For those of you who are old school and prefer to drink French wines, here are two Old School wines from the South of France, the first is a rosé, a perfect seasonal transition wine and the second ia a Rhône-style blend.

Château Maris Old School Rosé Minervois-La Livinière 2011. Sourced from an Old School vineyard planted in 1959 in AOC Minervois, this Rosé de Presse is 100% Cinsault. There aren’t many rosés that come from certified biodynamic vineyards, and this is a beautifully delicious one. Old School Rosé is salmon in color but dry, crisp and refreshing. The wine offers an aromatic and lively bouquet of red currants, spiced cherries, salty minerality, and hints of rose petal. The flavors are straightforward rosé: berry, spice, strawberry, orange zest and candy followed by a round, harmonious and seamless palate.

It is Provençal in style, elegant and light with a medium-bodied texture, racy acidity, and a clean finish balanced with nice minerality and a touch of  orange zest. Cinsault lends itself particularly well to the production of rosé, and this version can be enjoyed as an aperitif or with a wide range of Mediterranean dishes. Only 488 cases were made. (about $16)

Old School Rouge AOP Minervois 2011. Old School Rouge is a blend of 90% certified organic young vine Syrah with 10% estate-grown certified biodynamic Grenache. Located in the Languedoc-Rousillon region of the Southern France, this estate is a stone’s throw away from the Mediterranean sea. Their slogan, “By any (natural) means necessary”reinforces the fact that the estate is committed to natural and sustainable practices in the vineyard, winemaking, and all aspects of operation—from working with plough horses, to a winery built to run with zero carbon emission, to bottles made of recycled glass and labelled with recycled paper.

Old School Rouge explodes with aromas of black plums, tar, pepper, mocha, tobacco and leather. Velvety and round in the mouth, it coats the palate with waves of blackberry, cassis and plum complemented by accents of herbs, black pepper, mushrooms, tobacco and licorice. Long and lingering, it finishes with earthy, plummy fruit, tobacco and herbal notes. This is the wine to pair with grilled eggplant, your first beef stew of the season, roast leg of lamb and hearty pâtés. (about $12)

At this point, you white wine lovers are probably asking, “What about white wine?”

Well, not to worry, Chardonnay is a great fall weather wine.

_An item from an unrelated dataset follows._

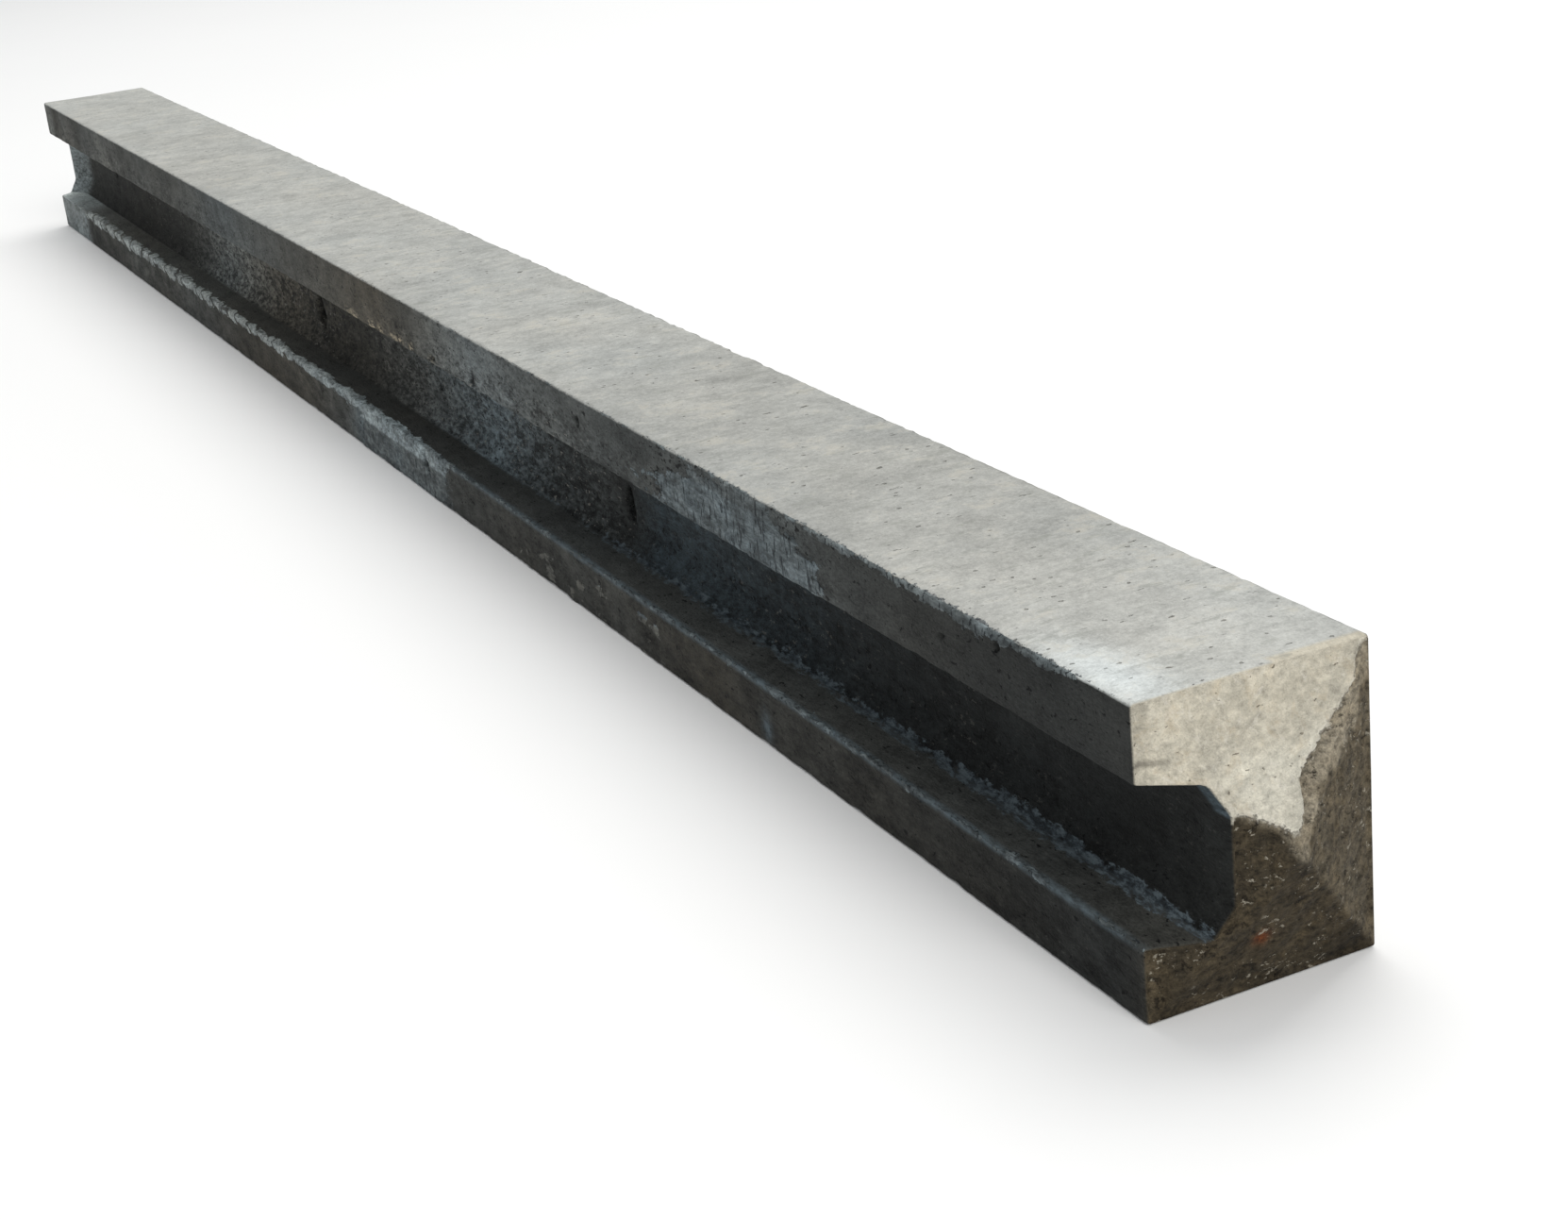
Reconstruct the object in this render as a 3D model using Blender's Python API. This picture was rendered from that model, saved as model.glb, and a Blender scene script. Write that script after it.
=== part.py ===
"""Slotted precast concrete fence end post with its reinforcement cage, lying on one side.

X runs along the post towards its weathered top, the panel slot opens towards -Y, and the
face that was trowelled in the open mould looks up, +Z.  The origin is the middle of the
underside.  Lengths are in metres.
"""
import math

import bmesh
import bpy
from mathutils import Vector

# Concrete casting
LENGTH = 1.750            # base end to the tip of the weathered top
WIDTH = 0.088             # slot side to back
HEIGHT = 0.109            # across the slotted side
TOP_RISE = 0.024          # four-way weathered top, shoulder to tip
ARRIS = 0.0015            # chamfer on the long outer edges
BASE_X = -LENGTH / 2
TIP_X = LENGTH / 2
SHOULDER_X = TIP_X - TOP_RISE

# Panel slot
SLOT_MOUTH = 0.0545       # clear width at the face
SLOT_DEPTH = 0.025
SLOT_DRAFT = 0.0015       # how far each side leans in before the corner
SLOT_FLOOR = 0.030        # flat part of the slot's floor
CORNER_DEPTH = 0.006      # the sloped inner corner, measured along the depth
MOUTH_ARRIS = 0.001       # chamfer on the slot's mouth
RUNOUT_LENGTH = 0.030     # the floor rises over this length at the base end
RUNOUT_DEPTH = 0.014      # depth left at the base end

# Reinforcement
BAR_RADIUS = 0.003
LINK_RADIUS = 0.0015
TIE_RADIUS = 0.0006
GAP = 0.0003              # clearance between touching pieces
BAR_COVER_Z = 0.0155      # bar axis to the underside, and to the trowelled face
SLOT_BAR_Y = -0.028       # the two bars in the flanges beside the slot
BACK_BAR_Y = 0.027        # the two bars near the back
BAR_RECESS = 0.002        # bar ends sit this far inside the base end
BAR_TOP_COVER = 0.025     # concrete between the bar ends and the shoulder
BAR_SIDES = 12
LINK_COUNT = 6
LINK_END_COVER = 0.090    # first and last link from the base end and from the shoulder
LINK_TAIL = 0.012         # straight tail after each hook
LINK_SIDES = 8
LINK_BEND = BAR_RADIUS + LINK_RADIUS + GAP
TIE_TURNS = 1.25
TIE_PITCH = 0.0018
TIE_HALF_WIDTH = 0.0068
TIE_SIDES = 5

# Plastic clip-on spacers under the lower bars
SPACER_LENGTH = 0.010
SPACER_INNER = BAR_RADIUS + 0.0004
SPACER_OUTER = 0.0052
SPACER_MOUTH = math.radians(80)
SPACER_STEM = 0.005
SPACER_FOOT_WIDTH = 0.014
SPACER_FOOT_HEIGHT = 0.002
SPACER_RECESS = 0.0005    # the foot stops this far above the underside

BARS = {
    "bar_slot_low": (SLOT_BAR_Y, BAR_COVER_Z),
    "bar_slot_high": (SLOT_BAR_Y, HEIGHT - BAR_COVER_Z),
    "bar_back_low": (BACK_BAR_Y, BAR_COVER_Z),
    "bar_back_high": (BACK_BAR_Y, HEIGHT - BAR_COVER_Z),
}


def clear_scene():
    for item in list(bpy.data.objects):
        bpy.data.objects.remove(item, do_unlink=True)


def material(name, colour, roughness, metallic=0.0):
    shader = bpy.data.materials.new(name)
    shader.use_nodes = True
    principled = shader.node_tree.nodes["Principled BSDF"]
    principled.inputs["Base Color"].default_value = (*colour, 1.0)
    principled.inputs["Roughness"].default_value = roughness
    principled.inputs["Metallic"].default_value = metallic
    return shader


def loft(name, sections, closed=False):
    """A closed mesh through equal-length rings of points, capped at both ends unless closed."""
    shape = bmesh.new()
    rings = [[shape.verts.new(point) for point in section] for section in sections]
    pairs = list(zip(rings, rings[1:]))
    if closed:
        pairs.append((rings[-1], rings[0]))
    for first, second in pairs:
        for index in range(len(first)):
            following = (index + 1) % len(first)
            shape.faces.new((first[index], first[following], second[following], second[index]))
    if not closed:
        shape.faces.new(list(reversed(rings[0])))
        shape.faces.new(rings[-1])
    bmesh.ops.recalc_face_normals(shape, faces=shape.faces)
    mesh = bpy.data.meshes.new(name)
    shape.to_mesh(mesh)
    shape.free()
    return mesh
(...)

Liberty School Chardonnay. This Chardonnay is a blend of 94% Chardonnay and 6% Viognier from the cool Monterey and the warm Santa Barbara regions of California’s Central Coast. Fruit-driven in style, the wine offers aromas of crisp green apple and full citrus blossom. The flavors lean to fresh fruit — pears, red apples, quince, citrus, pineapple, caramel and honey. There is a subtle hint of toasted oak and vanilla on the rich md-palate that is balanced by a clean, crisp, flinty/mineral finish. Try pairing this with grilled crab, shrimp or white fish, pastas in olive oil, mild cheeses and fresh tart fruits—or even pears. This Chardonnay reminds you that a good Chardonnay is not a light, mindless wine. (about $14)
Another white I love this time of year is Chenin Blanc, the great grape of the French Loire Valley. Okay, I admit I love this wine any time of the year, but while it can make light, refreshing, summery wines, its best iterations have more body, either through bottle aging or aging in large wooden casks at the winery. My favorite Chenin comes from the Loire’s Savenièrres appellation, so in looking for a California Chenin Blanc I look for ones that try to capture the wonderful notes of apricots, peaches, lanolin, and beeswax prevalent in the French version.

Heller Estate Chenin Blanc 2009. This white is 100% Chenin Blanc and certified 100% organic.  Heller Estate Chenin Blanc  balances the grape’s rich, fruit-driven apricot nature with Carmel Valley’s mineral quality, crafting a wine that is at once bright and flavorful yet refreshingly dry and crisp. Fragrant floral aromas of pineapple, white peach, melon and citrus leap from the glass.  A few swirls reveal an underlying minerality, even some chalky notes, which are an ode to the variety’s Loire Valley roots. Rich and round, the wine is at once lovely, soft and flavorful. The palate expresses soft apple characteristics, zesty citrus, muted apricot and a wonderful sense of balance and freshness  followed by a crisp minerally finish. The well-balanced acidity and a crisp finish make this wine a perfect patio sipper as well as a perfect match for spicy dishes, grilled seafood, cheeses and fruit plates. (about $20)

The key to switching from summer white wines to fall wines is to look for wines that are a little richer, fuller and rounder than the wines you have been happily sipping this past summer. That means look for whites that have a touch of oak for falls cooler days and evenings and get ready to break out the red for the fall semester.